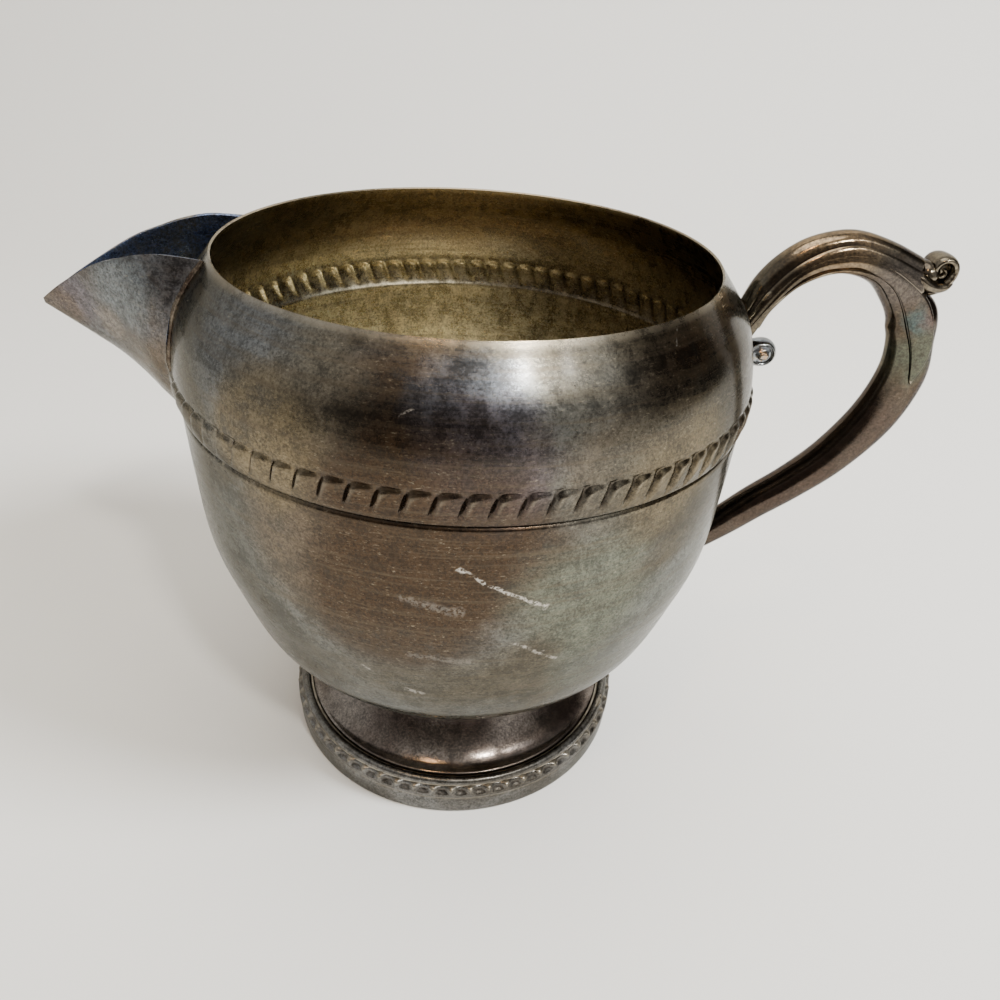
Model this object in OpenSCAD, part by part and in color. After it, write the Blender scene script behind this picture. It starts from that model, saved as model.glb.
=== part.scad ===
// Silver-plated cream jug: a raised body with a gadrooned band, an applied open spout,
// a moulded scroll handle and a spun foot with a fluted border.
// The origin is the centre of the standing face, +Z up, handle toward +X, spout toward -X.

/* [Body] */
// Diameter of the mouth at the rim
rim_d = 80; // [78:0.5:82]
// Height of the rim above the table
rim_z = 99.3; // [97:0.1:101]
// Largest diameter of the plain wall
belly_d = 95.5; // [94:0.5:97]
// Thickness of the sheet
wall = 0.7; // [0.6:0.1:0.9]
// Height of the middle of the gadrooned band
band_z = 80.3; // [79.5:0.1:81]
// How far the band stands proud of the wall
band_proud = 0.45; // [0.3:0.05:0.6]

/* [Pour holes] */
// Diameter of each pour hole behind the spout
hole_d = 3; // [2.4:0.1:3.4]
// Distance between holes in a row
hole_pitch = 4.8; // [4.4:0.1:5.2]

/* [Spout] */
// Reach of the spout tip from the axis
spout_reach = 69.3; // [67:0.1:71]
// Half of the angle that the spout covers on the body
spout_angle = 17.7; // [16:0.1:19]
// Height at which the keel meets the body
keel_z = 66.5; // [65:0.5:68]

/* [Foot] */
// Diameter of the plain base ring
base_d = 69; // [68:0.5:70]
// Height of the plain base ring
base_h = 4.4; // [4:0.1:4.8]
// Height of the fluted border
border_h = 2.7; // [2.4:0.1:3]
// Number of flutes round the border
flute_n = 60; // [48:2:72]
// Diameter of the neck of the foot
neck_d = 46; // [44:0.5:47]

/* [Handle] */
// Width of the handle across its flat faces
handle_w = 7.4; // [6.8:0.1:8]
// Radius of the thumb scroll
thumb_r = 2.65; // [2.5:0.05:2.8]
// Radius of the small scroll under the upper joint
curl_r = 2.5; // [2.3:0.1:2.7]

/* [Hidden] */
$fn = 96;

rim_r = rim_d / 2;
belly_r = belly_d / 2;
base_r = base_d / 2;
neck_r = neck_d / 2;
silver = [0.56, 0.54, 0.52];
dark_silver = [0.36, 0.31, 0.29];
bronze_silver = [0.46, 0.36, 0.26];
solder_grey = [0.44, 0.43, 0.4];

// ---- curves ----

// One point of a smooth curve that runs from b to c, with neighbours a and d
function blend(a, b, c, d, t) =
    0.5 * (2 * b + (c - a) * t + (2 * a - 5 * b + 4 * c - d) * t * t + (3 * b - a - 3 * c + d) * t * t * t);

// A smooth curve through every point of a list, with some steps in each stretch
function smooth(p, steps) = concat(
    [for (i = [0 : len(p) - 2]) for (k = [0 : steps - 1])
        blend(p[max(i - 1, 0)], p[i], p[i + 1], p[min(i + 2, len(p) - 1)], k / steps)],
    [p[len(p) - 1]]);

// A point at share u of a smooth curve through a list of points
function along(p, u) = let(
    s = min(u * (len(p) - 1), len(p) - 1.0001),
    i = floor(s))
    blend(p[max(i - 1, 0)], p[i], p[i + 1], p[min(i + 2, len(p) - 1)], s - i);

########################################

*Prompt:*
Print the material above once more, exactly.

*Solution to this task:*
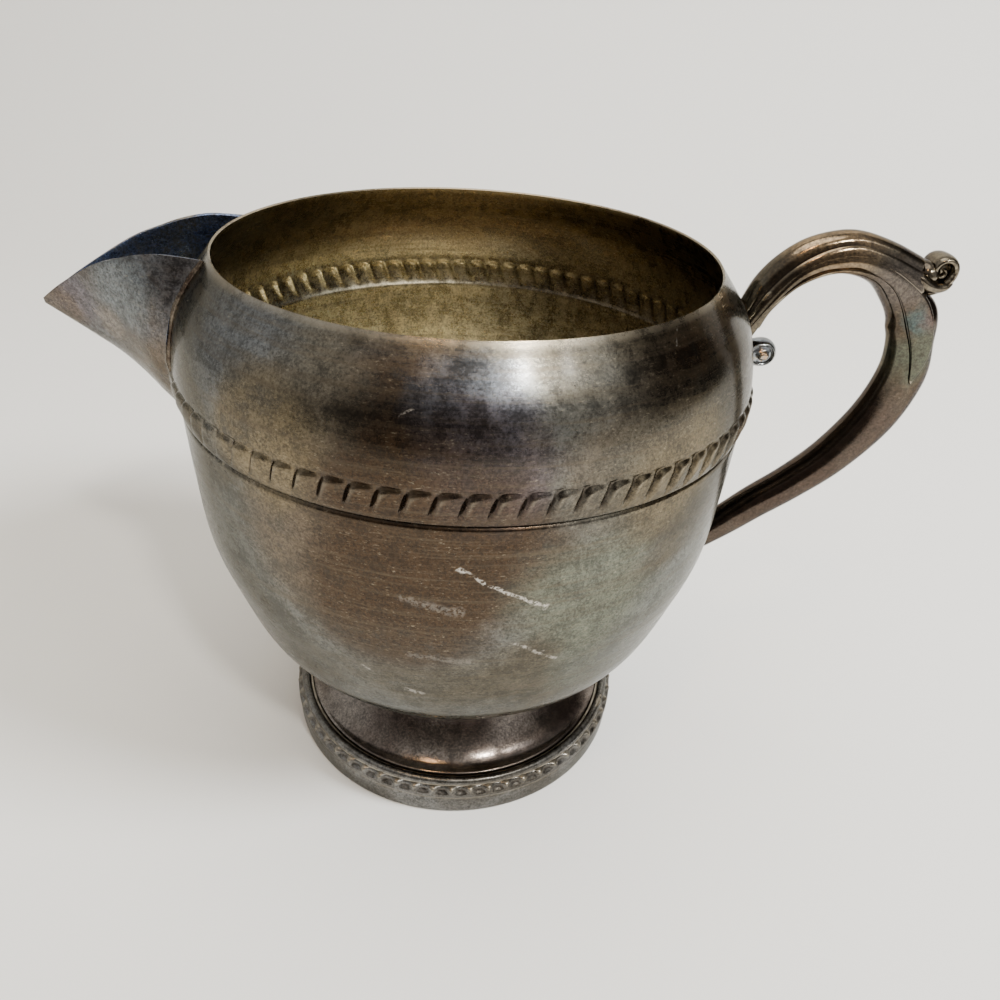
Model this object in OpenSCAD, part by part and in color. After it, write the Blender scene script behind this picture. It starts from that model, saved as model.glb.
=== part.scad ===
// Silver-plated cream jug: a raised body with a gadrooned band, an applied open spout,
// a moulded scroll handle and a spun foot with a fluted border.
// The origin is the centre of the standing face, +Z up, handle toward +X, spout toward -X.

/* [Body] */
// Diameter of the mouth at the rim
rim_d = 80; // [78:0.5:82]
// Height of the rim above the table
rim_z = 99.3; // [97:0.1:101]
// Largest diameter of the plain wall
belly_d = 95.5; // [94:0.5:97]
// Thickness of the sheet
wall = 0.7; // [0.6:0.1:0.9]
// Height of the middle of the gadrooned band
band_z = 80.3; // [79.5:0.1:81]
// How far the band stands proud of the wall
band_proud = 0.45; // [0.3:0.05:0.6]

/* [Pour holes] */
// Diameter of each pour hole behind the spout
hole_d = 3; // [2.4:0.1:3.4]
// Distance between holes in a row
hole_pitch = 4.8; // [4.4:0.1:5.2]

/* [Spout] */
// Reach of the spout tip from the axis
spout_reach = 69.3; // [67:0.1:71]
// Half of the angle that the spout covers on the body
spout_angle = 17.7; // [16:0.1:19]
// Height at which the keel meets the body
keel_z = 66.5; // [65:0.5:68]

/* [Foot] */
// Diameter of the plain base ring
base_d = 69; // [68:0.5:70]
// Height of the plain base ring
base_h = 4.4; // [4:0.1:4.8]
// Height of the fluted border
border_h = 2.7; // [2.4:0.1:3]
// Number of flutes round the border
flute_n = 60; // [48:2:72]
// Diameter of the neck of the foot
neck_d = 46; // [44:0.5:47]

/* [Handle] */
// Width of the handle across its flat faces
handle_w = 7.4; // [6.8:0.1:8]
// Radius of the thumb scroll
thumb_r = 2.65; // [2.5:0.05:2.8]
// Radius of the small scroll under the upper joint
curl_r = 2.5; // [2.3:0.1:2.7]

/* [Hidden] */
$fn = 96;

rim_r = rim_d / 2;
belly_r = belly_d / 2;
base_r = base_d / 2;
neck_r = neck_d / 2;
silver = [0.56, 0.54, 0.52];
dark_silver = [0.36, 0.31, 0.29];
bronze_silver = [0.46, 0.36, 0.26];
solder_grey = [0.44, 0.43, 0.4];

// ---- curves ----

// One point of a smooth curve that runs from b to c, with neighbours a and d
function blend(a, b, c, d, t) =
    0.5 * (2 * b + (c - a) * t + (2 * a - 5 * b + 4 * c - d) * t * t + (3 * b - a - 3 * c + d) * t * t * t);

// A smooth curve through every point of a list, with some steps in each stretch
function smooth(p, steps) = concat(
    [for (i = [0 : len(p) - 2]) for (k = [0 : steps - 1])
        blend(p[max(i - 1, 0)], p[i], p[i + 1], p[min(i + 2, len(p) - 1)], k / steps)],
    [p[len(p) - 1]]);

// A point at share u of a smooth curve through a list of points
function along(p, u) = let(
    s = min(u * (len(p) - 1), len(p) - 1.0001),
    i = floor(s))
    blend(p[max(i - 1, 0)], p[i], p[i + 1], p[min(i + 2, len(p) - 1)], s - i);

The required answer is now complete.